• **ENTRIES SHOWN**:

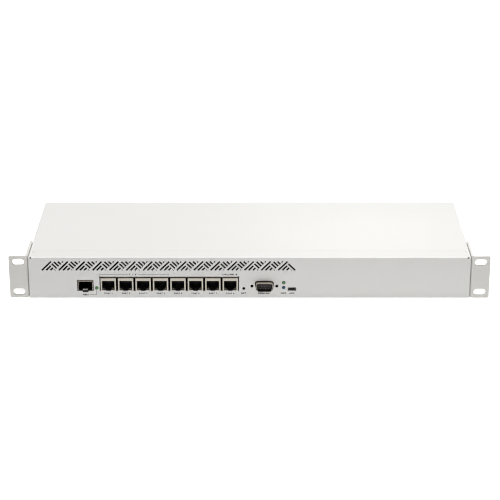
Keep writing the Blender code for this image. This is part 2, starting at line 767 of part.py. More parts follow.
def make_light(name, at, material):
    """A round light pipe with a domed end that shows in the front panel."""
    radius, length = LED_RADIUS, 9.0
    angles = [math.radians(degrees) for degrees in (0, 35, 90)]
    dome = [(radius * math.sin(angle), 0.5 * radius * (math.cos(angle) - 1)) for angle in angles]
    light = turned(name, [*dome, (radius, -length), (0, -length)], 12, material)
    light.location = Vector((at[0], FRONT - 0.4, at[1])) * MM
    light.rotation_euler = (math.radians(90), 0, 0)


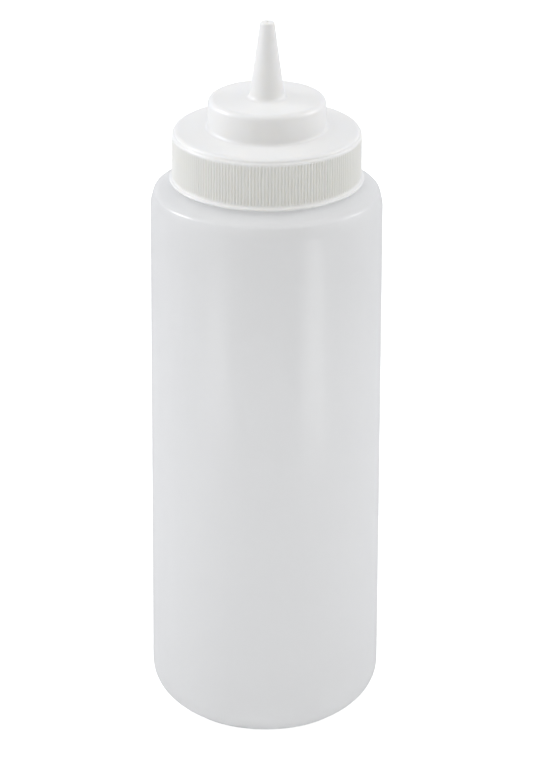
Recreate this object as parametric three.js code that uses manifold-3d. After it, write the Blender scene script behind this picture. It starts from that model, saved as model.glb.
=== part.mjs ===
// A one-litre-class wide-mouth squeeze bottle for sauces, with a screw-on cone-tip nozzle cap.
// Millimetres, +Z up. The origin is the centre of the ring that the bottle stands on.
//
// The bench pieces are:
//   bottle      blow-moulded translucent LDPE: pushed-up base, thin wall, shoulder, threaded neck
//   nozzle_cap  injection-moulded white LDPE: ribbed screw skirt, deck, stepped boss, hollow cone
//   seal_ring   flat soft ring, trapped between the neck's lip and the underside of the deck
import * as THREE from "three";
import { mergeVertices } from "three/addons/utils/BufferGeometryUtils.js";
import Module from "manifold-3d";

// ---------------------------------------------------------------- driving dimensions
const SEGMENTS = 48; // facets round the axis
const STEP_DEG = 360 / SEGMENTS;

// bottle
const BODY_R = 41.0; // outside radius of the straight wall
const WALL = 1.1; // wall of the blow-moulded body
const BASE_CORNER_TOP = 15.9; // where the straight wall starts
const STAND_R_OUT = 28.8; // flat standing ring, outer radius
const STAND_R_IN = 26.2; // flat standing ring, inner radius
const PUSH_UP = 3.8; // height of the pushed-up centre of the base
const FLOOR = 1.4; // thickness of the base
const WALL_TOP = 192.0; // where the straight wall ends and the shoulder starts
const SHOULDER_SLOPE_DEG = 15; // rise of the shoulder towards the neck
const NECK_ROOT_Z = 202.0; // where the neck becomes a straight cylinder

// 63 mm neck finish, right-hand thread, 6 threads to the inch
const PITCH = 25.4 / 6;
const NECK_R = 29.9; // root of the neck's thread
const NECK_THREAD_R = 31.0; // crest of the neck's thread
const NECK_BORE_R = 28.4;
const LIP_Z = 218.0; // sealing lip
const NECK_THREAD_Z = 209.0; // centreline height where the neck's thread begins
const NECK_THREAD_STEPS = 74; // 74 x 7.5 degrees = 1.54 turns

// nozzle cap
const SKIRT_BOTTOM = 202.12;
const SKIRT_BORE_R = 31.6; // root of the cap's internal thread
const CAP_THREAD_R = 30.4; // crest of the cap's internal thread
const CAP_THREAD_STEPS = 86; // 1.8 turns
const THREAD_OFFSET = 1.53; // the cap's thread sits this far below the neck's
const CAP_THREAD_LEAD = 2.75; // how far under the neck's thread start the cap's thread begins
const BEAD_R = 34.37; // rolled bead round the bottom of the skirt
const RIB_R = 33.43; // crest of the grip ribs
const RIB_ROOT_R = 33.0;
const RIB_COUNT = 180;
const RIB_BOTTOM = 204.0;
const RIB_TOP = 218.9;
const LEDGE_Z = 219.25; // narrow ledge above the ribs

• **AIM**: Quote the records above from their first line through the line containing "const NECK_ROOT_Z = 202.0;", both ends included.

• **ANSWER TO THE TASK**:
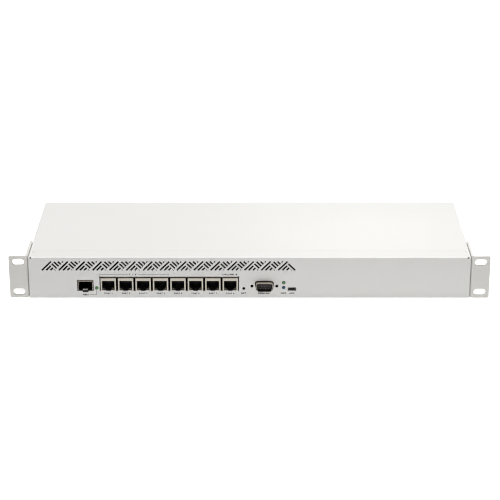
Keep writing the Blender code for this image. This is part 2, starting at line 767 of part.py. More parts follow.
def make_light(name, at, material):
    """A round light pipe with a domed end that shows in the front panel."""
    radius, length = LED_RADIUS, 9.0
    angles = [math.radians(degrees) for degrees in (0, 35, 90)]
    dome = [(radius * math.sin(angle), 0.5 * radius * (math.cos(angle) - 1)) for angle in angles]
    light = turned(name, [*dome, (radius, -length), (0, -length)], 12, material)
    light.location = Vector((at[0], FRONT - 0.4, at[1])) * MM
    light.rotation_euler = (math.radians(90), 0, 0)


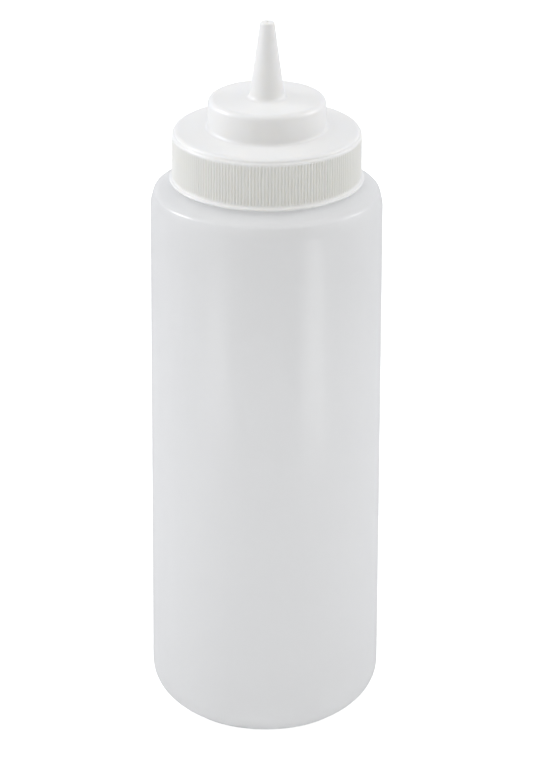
Recreate this object as parametric three.js code that uses manifold-3d. After it, write the Blender scene script behind this picture. It starts from that model, saved as model.glb.
=== part.mjs ===
// A one-litre-class wide-mouth squeeze bottle for sauces, with a screw-on cone-tip nozzle cap.
// Millimetres, +Z up. The origin is the centre of the ring that the bottle stands on.
//
// The bench pieces are:
//   bottle      blow-moulded translucent LDPE: pushed-up base, thin wall, shoulder, threaded neck
//   nozzle_cap  injection-moulded white LDPE: ribbed screw skirt, deck, stepped boss, hollow cone
//   seal_ring   flat soft ring, trapped between the neck's lip and the underside of the deck
import * as THREE from "three";
import { mergeVertices } from "three/addons/utils/BufferGeometryUtils.js";
import Module from "manifold-3d";

// ---------------------------------------------------------------- driving dimensions
const SEGMENTS = 48; // facets round the axis
const STEP_DEG = 360 / SEGMENTS;

// bottle
const BODY_R = 41.0; // outside radius of the straight wall
const WALL = 1.1; // wall of the blow-moulded body
const BASE_CORNER_TOP = 15.9; // where the straight wall starts
const STAND_R_OUT = 28.8; // flat standing ring, outer radius
const STAND_R_IN = 26.2; // flat standing ring, inner radius
const PUSH_UP = 3.8; // height of the pushed-up centre of the base
const FLOOR = 1.4; // thickness of the base
const WALL_TOP = 192.0; // where the straight wall ends and the shoulder starts
const SHOULDER_SLOPE_DEG = 15; // rise of the shoulder towards the neck
const NECK_ROOT_Z = 202.0; // where the neck becomes a straight cylinder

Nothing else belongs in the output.